Prevention of perioperative hypothermia is easier than treatment. Preinduction skin warming is the only way to prevent redistribution of core heat to the skin (redistribution hypothermia).13 Because the skin is the major source of heat loss during anesthesia, simply covering the skin can decrease heat loss by 30%.2,14 Although conductive heat losses are generally small, patients placed on metal surfaces without a buffering layer may suffer significant heat loss even with additional heating sources. Warm ambient temperature can help maintain normothermia but can be uncomfortable for hospital staff. It is important to know which drugs can inhibit thermoregulatory responses. For example, meperidine can abolish shivering.

Treatment of hypothermia should be directed at preventing further heat loss as well as providing active warming. Methods of preventing heat loss include covering of nonessential exposed skin, administering of warmed fluids, and warming the environment when possible. Blankets, plastic, metallic/reflective sheets, or a combination can be used to cover the skin.

Active warming of feet and legs has been shown to be more effective than warming the trunk.2 Similarly, wrapping the feet with bubble or plastic wrap also can minimize heat loss. Heat and humidity exchangers can be used in the anesthetic circuit to eliminate the need for the body to warm and humidify cold dry anesthetic gases.

Active warming increases the total heat content of the body by the net transfer of heat via external heating sources, including forced warm air blankets (Bair Hugger; Arizant Healthcare Inc,, circulating warm water blankets, and heat lamps.

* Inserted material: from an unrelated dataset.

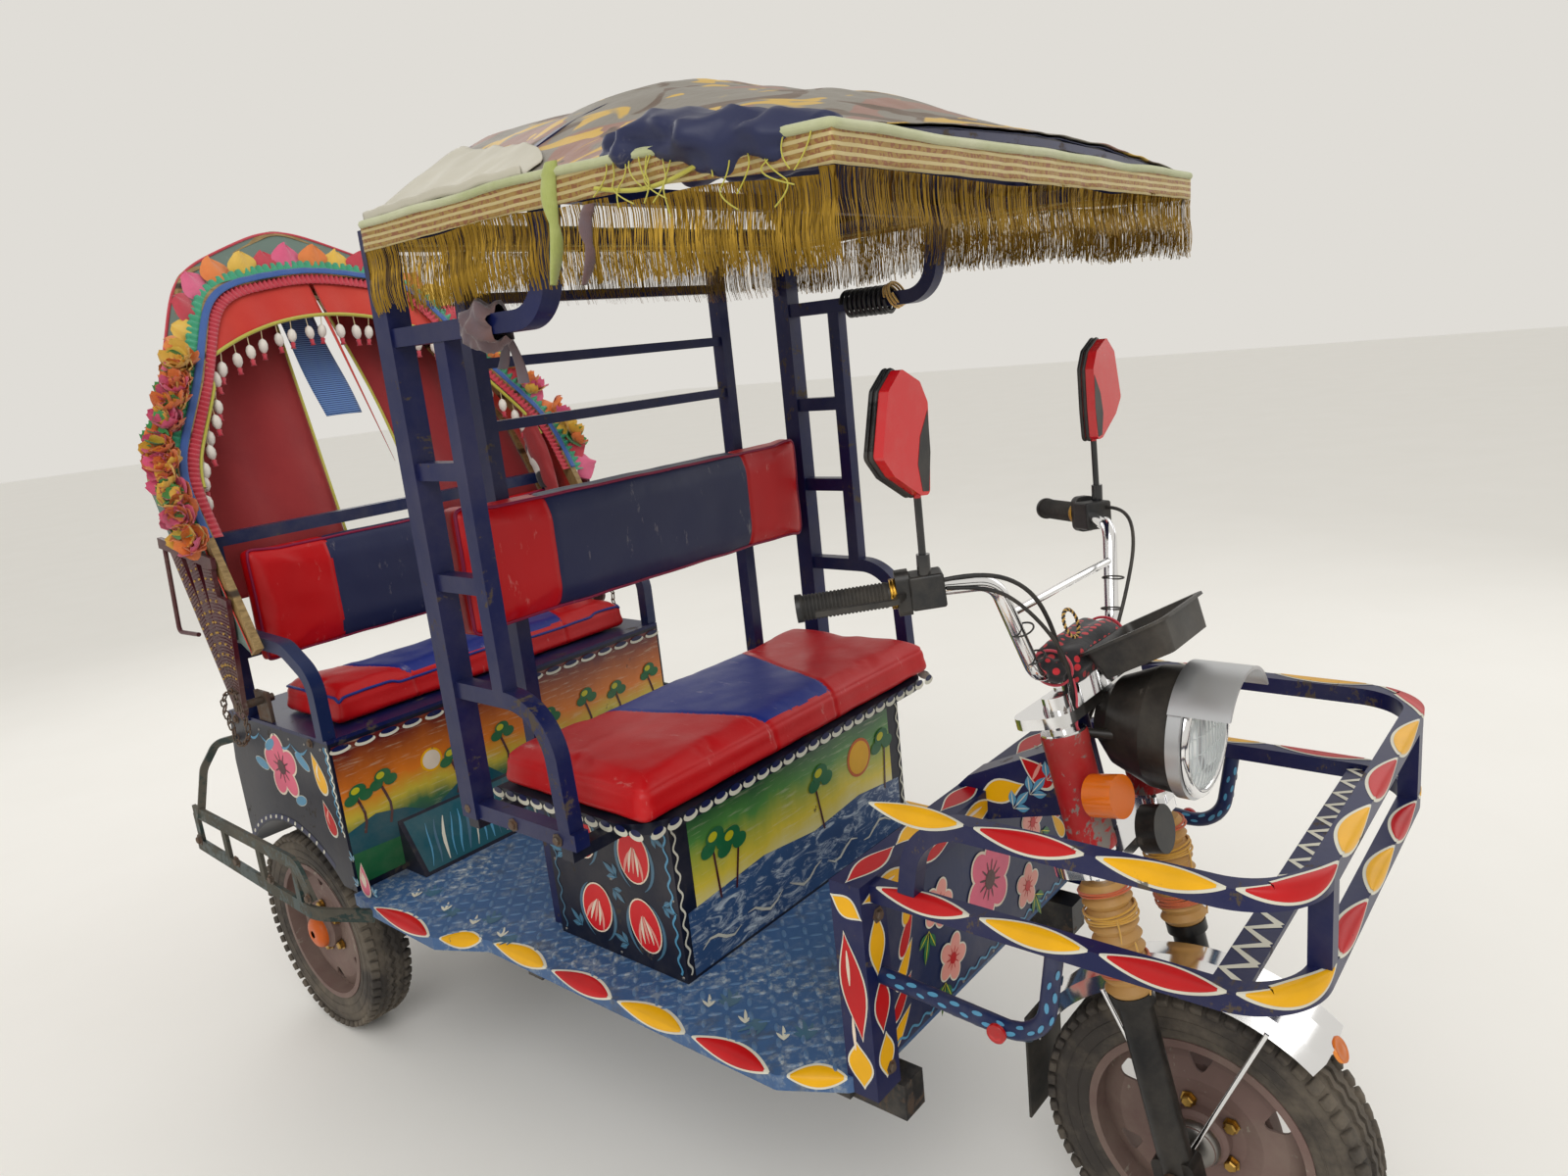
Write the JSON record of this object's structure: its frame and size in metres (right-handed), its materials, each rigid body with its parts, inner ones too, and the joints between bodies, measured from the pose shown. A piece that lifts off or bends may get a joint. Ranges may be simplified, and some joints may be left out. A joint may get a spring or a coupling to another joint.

Electric heating pads should not be used as they can be associated with thermal burns and significant morbidity.15 Circulating warm water blankets are more effective when placed over the patient (Figure 1). Cotton or reflective blankets can be placed over circulating water or forced air blankets to increase insulation (Figures 2 and 3). Caution should be used with any heating source to assure that the patient cannot be burned or become dehydrated.

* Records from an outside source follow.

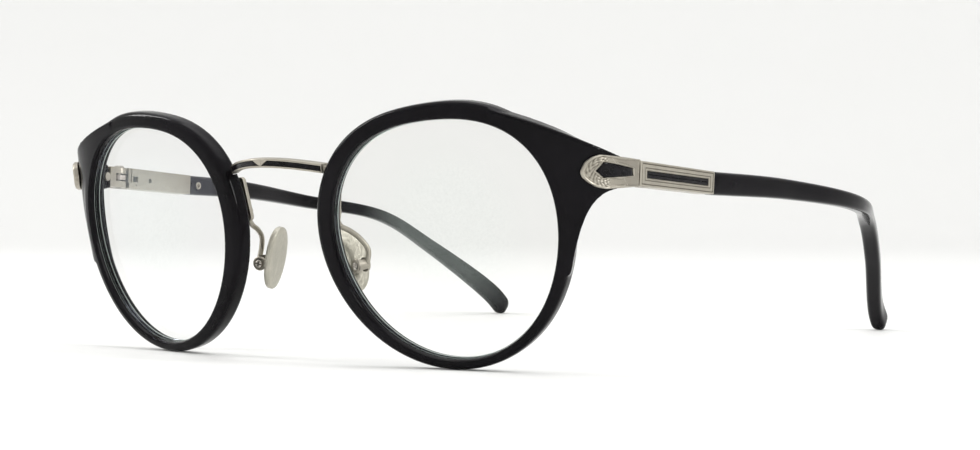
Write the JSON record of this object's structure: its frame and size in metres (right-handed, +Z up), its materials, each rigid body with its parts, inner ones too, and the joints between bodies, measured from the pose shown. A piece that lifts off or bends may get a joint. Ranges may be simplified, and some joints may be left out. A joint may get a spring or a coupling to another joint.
{
  "type": "round eyeglasses",
  "caption": "Round eyeglasses with glossy acetate rims and temples, a metal bridge with enamel lines, rocking metal nose pads, and arrow plaques with sprung folding hinges.",
  "frame": {"origin": "on the table, under the middle of the box round the whole object", "axes": "-Y is where the wearer looks, +Y runs back along the open temples, +X is the wearer's left, +Z is up from the table; millimetre drawing, row in metres"},
  "size_m": [0.1488, 0.1564, 0.0475],
  "materials": {
    "acetate": "polished near-black cellulose acetate",
    "lens": "clear with a faint blue-violet anti-reflection coating",
    "silver": "antique silver, engraved and darkened in the recesses",
    "inner_steel": "plain spring steel",
    "screw_steel": "turned steel",
    "pad_metal": "finely brushed",
    "enamel": "black enamel, slightly sunk"
  },
  "bodies": {
    "front": {"bridge": "silver", "rim_left": "acetate", "lens_left": "lens", "bridge_inlay_left": "enamel", "nose_arm_left": "silver", "nose_arm_screw_left": "screw_steel", "nose_pad_screw_left": "screw_steel", "plaque_left": "silver", "plaque_inlay_left": "enamel", "plaque_rivet_front_left": "screw_steel", "plaque_rivet_rear_left": "screw_steel", "hinge_screw_left": "screw_steel", "rim_right": "acetate", "lens_right": "lens", "bridge_inlay_right": "enamel", "nose_arm_right": "silver", "nose_arm_screw_right": "screw_steel", "nose_pad_screw_right": "screw_steel", "plaque_right": "silver", "plaque_inlay_right": "enamel", "plaque_rivet_front_right": "screw_steel", "plaque_rivet_rear_right": "screw_steel", "hinge_screw_right": "screw_steel"},
    "carriage_left": {"hinge_carriage_left": "inner_steel", "hinge_spring_nut_left": "screw_steel", "hinge_spring_left": "inner_steel"},
    "temple_left": {"temple_housing_left": "silver", "housing_inlay_left": "enamel", "hinge_collar_left": "inner_steel", "temple_left": "acetate", "temple_core_left": "inner_steel", "temple_stud_left": "silver"},
    "nose_pad_left": {"nose_pad_left": "pad_metal"},
    "carriage_right": {"hinge_carriage_right": "inner_steel", "hinge_spring_nut_right": "screw_steel", "hinge_spring_right": "inner_steel"},
    "temple_right": {"temple_housing_right": "silver", "housing_inlay_right": "enamel", "hinge_collar_right": "inner_steel", "temple_right": "acetate", "temple_core_right": "inner_steel", "temple_stud_right": "silver"},
    "nose_pad_right": {"nose_pad_right": "pad_metal"}
  },
  "joints": [
    {"name": "fold_left", "type": "hinge", "parent": "front", "child": "carriage_left", "pos_m": [0.0634, -0.05189, 0.03459], "axis": [0.0149, 0.0622, 0.998], "range_deg": [-10, 85]},
    {"name": "fold_right", "type": "hinge", "parent": "front", "child": "carriage_right", "pos_m": [-0.0634, -0.05189, 0.03459], "axis": [0.0149, -0.0622, -0.998], "range_deg": [-10, 70]},
    {"name": "spring_travel_left", "type": "slide", "parent": "carriage_left", "child": "temple_left", "axis": [0.0682, 0.9957, -0.0631], "range_m": [0, 0.0012], "stiffness_N_per_m": 600, "springref_m": -0.001, "deforming": ["hinge_spring_left"]},
    {"name": "spring_travel_right", "type": "slide", "parent": "carriage_right", "child": "temple_right", "axis": [-0.0682, 0.9957, -0.0631], "range_m": [0, 0.0012], "stiffness_N_per_m": 600, "springref_m": -0.001, "deforming": ["hinge_spring_right"]},
    {"name": "nose_pad_rock_left", "type": "hinge", "parent": "front", "child": "nose_pad_left", "pos_m": [0.0121, -0.06382, 0.01799], "axis": [0.2419, 0.9591, 0.1468], "range_deg": [-8, 8]},
    {"name": "nose_pad_rock_right", "type": "hinge", "parent": "front", "child": "nose_pad_right", "pos_m": [-0.0121, -0.06382, 0.01799], "axis": [0.2419, -0.9591, -0.1468], "range_deg": [-8, 8]}
  ]
}
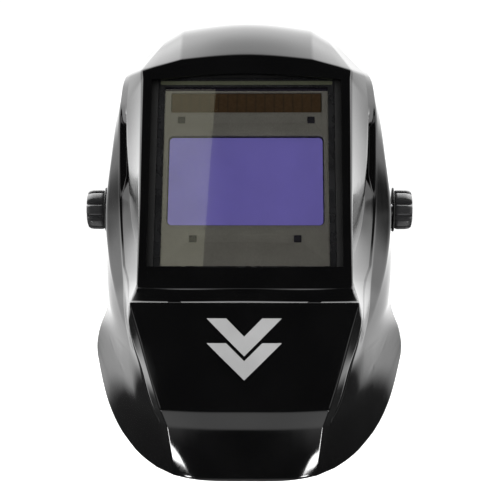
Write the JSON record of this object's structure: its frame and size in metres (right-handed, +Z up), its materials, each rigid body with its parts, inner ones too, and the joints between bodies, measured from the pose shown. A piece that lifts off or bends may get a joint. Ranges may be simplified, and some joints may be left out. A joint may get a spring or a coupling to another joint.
{
  "type": "welding helmet",
  "caption": "Auto-darkening welding helmet with a tilting shell, recessed filter window, side tension knobs and ratchet headgear.",
  "frame": {"origin": "middle of the tilt axis, between the two side pivots", "axes": "+Z up, the window faces -Y, +X to the wearer's left, which is the right of a front view"},
  "size_m": [0.2366, 0.3038, 0.2987],
  "materials": {
    "shell_black": "moulded nylon, gloss on the front faces",
    "holder_black": "moulded, fine texture",
    "cover_lens": "clear polycarbonate",
    "case_olive": "moulded, satin",
    "filter_glass": "violet interference coating",
    "lcd": "dark light valve",
    "solar": "brown solar cell under glass",
    "sensor": "dark sensor window",
    "board": "green board",
    "cell_steel": "plated",
    "dial_black": "moulded",
    "button_grey": "moulded",
    "knob_grey": "moulded nylon, satin",
    "brass": "turned",
    "bolt_steel": "zinc plated",
    "washer_nylon": "satin",
    "headgear_black": "flexible moulded band",
    "sweat_fabric": "brushed knit over foam"
  },
  "bodies": {
    "headgear": {"headband": "headgear_black", "sweatband": "sweat_fabric", "side_rail_left": "headgear_black", "side_rail_right": "headgear_black", "stop_bracket": "headgear_black", "crown_strap_front_left": "headgear_black", "crown_strap_front_right": "headgear_black", "crown_strap_rear_left": "headgear_black", "crown_strap_rear_right": "headgear_black", "strap_pins": "dial_black", "strap_rivets": "bolt_steel"},
    "carriages": {"pivot_block_left": "holder_black", "pivot_block_right": "holder_black", "pivot_bolt_left": "bolt_steel", "pivot_bolt_right": "bolt_steel", "friction_washer_left": "washer_nylon", "friction_washer_right": "washer_nylon"},
    "shell": {"helmet_shell": "shell_black", "filter_holder": "holder_black", "outer_cover_lens": "cover_lens", "filter_case_front": "case_olive", "filter_case_rear": "holder_black", "uv_ir_filter": "filter_glass", "lcd_panel": "lcd", "solar_cell": "solar", "arc_sensors": "sensor", "circuit_board": "board", "coin_cell": "cell_steel", "inner_cover_lens": "cover_lens"},
    "knob_left": {"tension_knob_left": "knob_grey", "knob_insert_left": "brass"},
    "knob_right": {"tension_knob_right": "knob_grey", "knob_insert_right": "brass"},
    "battery_cap": {"battery_cap": "dial_black"},
    "shade_dial": {"shade_dial": "dial_black"},
    "sensitivity_dial": {"sensitivity_dial": "dial_black"},
    "delay_dial": {"delay_dial": "dial_black"},
    "mode_switch": {"mode_switch": "button_grey"},
    "test_button": {"test_button": "button_grey"},
    "retainer": {"filter_retainer": "holder_black"},
    "tilt_stop": {"tilt_stop_lever": "dial_black"},
    "rear_cradle": {"rear_band": "headgear_black", "ratchet_housing": "headgear_black", "nape_pad": "sweat_fabric"},
    "ratchet_knob": {"ratchet_knob": "knob_grey", "ratchet_pinion": "dial_black"}
  },
  "joints": [
    {"name": "reach_slide", "type": "slide", "parent": "headgear", "child": "carriages", "axis": [0, 1, 0], "range_m": [-0.01, 0.01]},
    {"name": "shell_tilt", "type": "hinge", "parent": "carriages", "child": "shell", "pos_m": [0, 0, 0], "axis": [-1, 0, 0], "range_deg": [0, 75]},
    {"name": "knob_left_turn", "type": "hinge", "parent": "carriages", "child": "knob_left", "pos_m": [-0.11, 0, 0], "axis": [-1, 0, 0], "range_deg": [0, 360]},
    {"name": "knob_right_turn", "type": "hinge", "parent": "carriages", "child": "knob_right", "pos_m": [0.11, 0, 0], "axis": [1, 0, 0], "range_deg": [0, 360]},
    {"name": "tilt_stop_set", "type": "hinge", "parent": "headgear", "child": "tilt_stop", "pos_m": [0.0888, 0.012, -0.026], "axis": [1, 0, 0], "range_deg": [-10, 10]},
    {"name": "band_tighten", "type": "slide", "parent": "headgear", "child": "rear_cradle", "axis": [0, -0.8387, 0.5446], "range_m": [0, 0.02]},
    {"name": "ratchet_turn", "type": "hinge", "parent": "rear_cradle", "child": "ratchet_knob", "pos_m": [0, 0.09051, -0.03229], "axis": [0, 0.8387, -0.5446], "range_deg": [0, 191.5]},
    {"name": "retainer_swing", "type": "hinge", "parent": "shell", "child": "retainer", "pos_m": [0, -0.09647, 0.07806], "axis": [1, 0, 0], "range_deg": [0, 25]},
    {"name": "battery_cap_turn", "type": "hinge", "parent": "shell", "child": "battery_cap", "pos_m": [-0.03, -0.14512, -0.02587], "axis": [0, 0.9179, -0.3969], "range_deg": [0, 45]},
    {"name": "shade_turn", "type": "hinge", "parent": "shell", "child": "shade_dial", "pos_m": [0, -0.10386, 0.06197], "axis": [0, 0.9179, -0.3969], "range_deg": [0, 270]},
    {"name": "sensitivity_turn", "type": "hinge", "parent": "shell", "child": "sensitivity_dial", "pos_m": [-0.034, -0.10386, 0.06197], "axis": [0, 0.9179, -0.3969], "range_deg": [0, 270]},
    {"name": "delay_turn", "type": "hinge", "parent": "shell", "child": "delay_dial", "pos_m": [0.034, -0.10386, 0.06197], "axis": [0, 0.9179, -0.3969], "range_deg": [0, 270]},
    {"name": "mode_slide", "type": "slide", "parent": "shell", "child": "mode_switch", "axis": [1, 0, 0], "range_m": [0, 0.006]},
    {"name": "test_press", "type": "slide", "parent": "shell", "child": "test_button", "axis": [0, -0.9179, 0.3969], "range_m": [0, 0.0008], "stiffness_N_per_m": 150}
  ],
  "couplings": [
    {"joint": "ratchet_turn", "follows": "band_tighten", "rad_per_m": 166.67}
  ]
}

The transfer of body heat to cold intravenous fluids can contribute to loss of core body temperature. The amount of heat loss depends on the temperature and amount of fluid infused. Thus, warming intravenous fluids is recommended. In cases of extreme hypothermia, peritoneal and pleural irrigation with warm saline (40°-42°C [104°-107.6°F]) can effectively change core body temperature.16 In humans, cardiopulmonary bypass has also been used successfully, with excellent long-term outcomes, to actively rewarm patients.17

Although hypothermia is common perioperatively, animals can become hyperthermic. Long-haired breeds or animals with thick undercoats can become hyperthermic from external heating sources or even from operating room lights or surgical drapes. Careful monitoring will identify animals that need more or less thermal support.

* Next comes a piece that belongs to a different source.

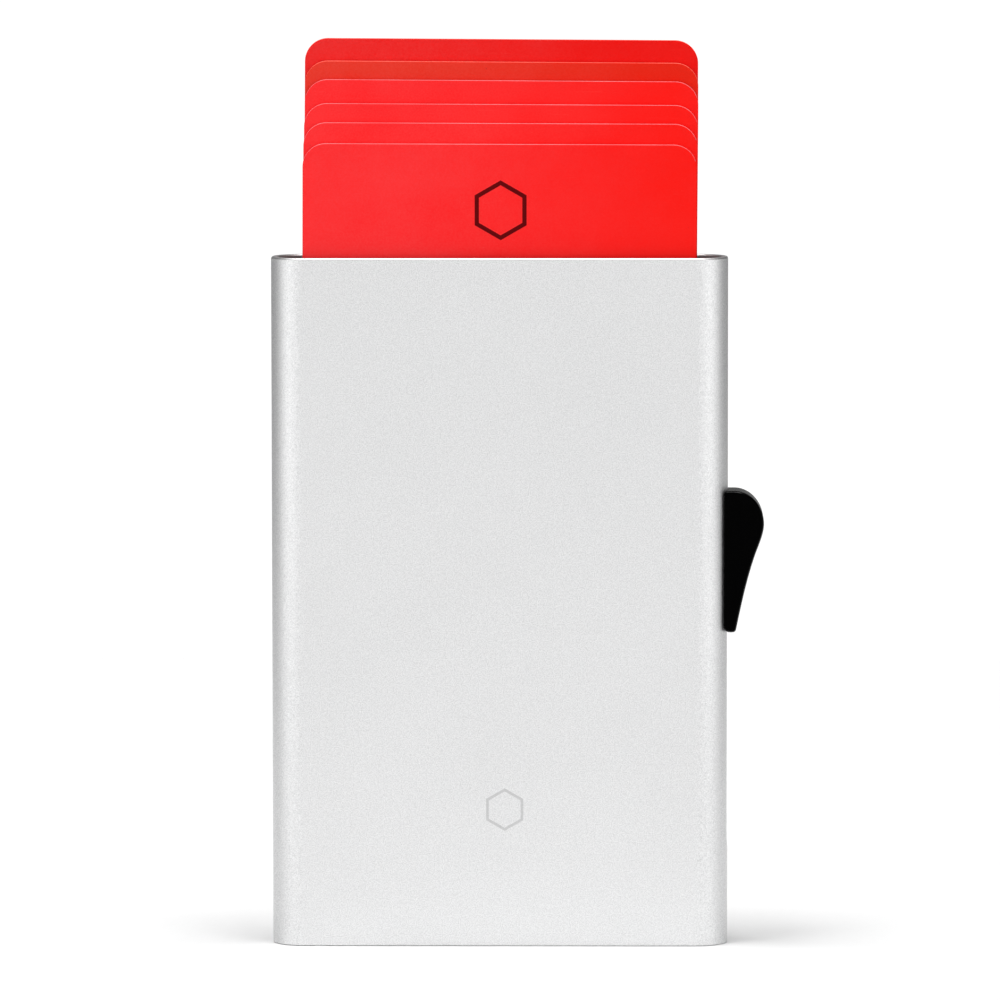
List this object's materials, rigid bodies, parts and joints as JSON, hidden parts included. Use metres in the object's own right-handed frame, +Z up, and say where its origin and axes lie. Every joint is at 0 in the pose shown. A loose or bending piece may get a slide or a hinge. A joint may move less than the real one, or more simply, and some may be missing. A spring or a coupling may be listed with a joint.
{
  "type": "minimalist card wallet",
  "caption": "Rounded aluminium sleeve wallet with a sliding thumb grip on its side that fans stepped plastic cards out of the mouth.",
  "frame": {"origin": "centre of the flat underside, on the face of the base plug", "axes": "+Z up through the card mouth, -Y out of the front face, +X towards the thumb grip"},
  "size_m": [0.0676, 0.01, 0.1247],
  "materials": {
    "anodised_shell": "bead-blasted clear anodised, fine grain",
    "grip_plastic": "moulded, satin black",
    "inner_plastic": "moulded, matte black",
    "lever_plastic": "moulded, glass-filled",
    "steel": "stamped and turned stainless",
    "felt": "short felt pile",
    "card_plastic": "satin printed card, white core at the edges",
    "card_plastic_orange": "satin printed card, white core at the edges"
  },
  "bodies": {
    "case": {"case_sleeve": "anodised_shell", "base_plug": "inner_plastic", "left_rail": "inner_plastic", "right_rail": "inner_plastic", "back_liner": "inner_plastic", "pivot_pin": "steel", "front_felt_left": "felt", "front_felt_right": "felt", "back_felt_left": "felt", "back_felt_right": "felt"},
    "slider": {"slider_carriage": "inner_plastic", "yoke_plate": "steel", "yoke_rivet_1": "steel", "yoke_rivet_2": "steel", "thumb_grip": "grip_plastic", "grip_screw_1": "steel", "grip_screw_2": "steel", "friction_leaf": "steel"},
    "lever": {"stair_lever": "lever_plastic", "drive_pin": "steel"},
    "card_1": {"card_1": "card_plastic"},
    "card_2": {"card_2": "card_plastic"},
    "card_3": {"card_3": "card_plastic"},
    "card_4": {"card_4": "card_plastic"},
    "card_5": {"card_5": "card_plastic_orange"},
    "card_6": {"card_6": "card_plastic"}
  },
  "joints": [
    {"name": "thumb_slide", "type": "slide", "parent": "case", "child": "slider", "axis": [0, 0, 1], "range_m": [-0.034, 0]},
    {"name": "lever_swing", "type": "hinge", "parent": "case", "child": "lever", "pos_m": [-0.0279, 0, 0.0075], "axis": [0, -1, 0], "range_deg": [-40.1, 0]},
    {"name": "card_1_lift", "type": "slide", "parent": "case", "child": "card_1", "axis": [0, 0, 1], "range_m": [-0.01702, 0]},
    {"name": "card_2_lift", "type": "slide", "parent": "case", "child": "card_2", "axis": [0, 0, 1], "range_m": [-0.01986, 0]},
    {"name": "card_3_lift", "type": "slide", "parent": "case", "child": "card_3", "axis": [0, 0, 1], "range_m": [-0.0227, 0]},
    {"name": "card_4_lift", "type": "slide", "parent": "case", "child": "card_4", "axis": [0, 0, 1], "range_m": [-0.02554, 0]},
    {"name": "card_5_lift", "type": "slide", "parent": "case", "child": "card_5", "axis": [0, 0, 1], "range_m": [-0.02838, 0]},
    {"name": "card_6_lift", "type": "slide", "parent": "case", "child": "card_6", "axis": [0, 0, 1], "range_m": [-0.03122, 0]}
  ],
  "couplings": [
    {"joint": "lever_swing", "follows": "thumb_slide", "rad_per_m": 20.533},
    {"joint": "card_1_lift", "follows": "thumb_slide", "ratio": 0.5},
    {"joint": "card_2_lift", "follows": "thumb_slide", "ratio": 0.58353},
    {"joint": "card_3_lift", "follows": "thumb_slide", "ratio": 0.66706},
    {"joint": "card_4_lift", "follows": "thumb_slide", "ratio": 0.75059},
    {"joint": "card_5_lift", "follows": "thumb_slide", "ratio": 0.83412},
    {"joint": "card_6_lift", "follows": "thumb_slide", "ratio": 0.91765}
  ]
}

Perioperative hypothermia is more than an inconvenience. Decreased body temperature can derange the immune system, coagulation, metabolism, and perfusion. Decreased perfusion is due to changes to the cardiovascular system, oxygen dissociation curve binding, and loss of red blood cells due to altered coagulation. Individually or together, these changes can lead to increases in morbidity and mortality. Thus, significant physiologic and surgical complications can be avoided by careful monitoring and treatment of falling body temperature.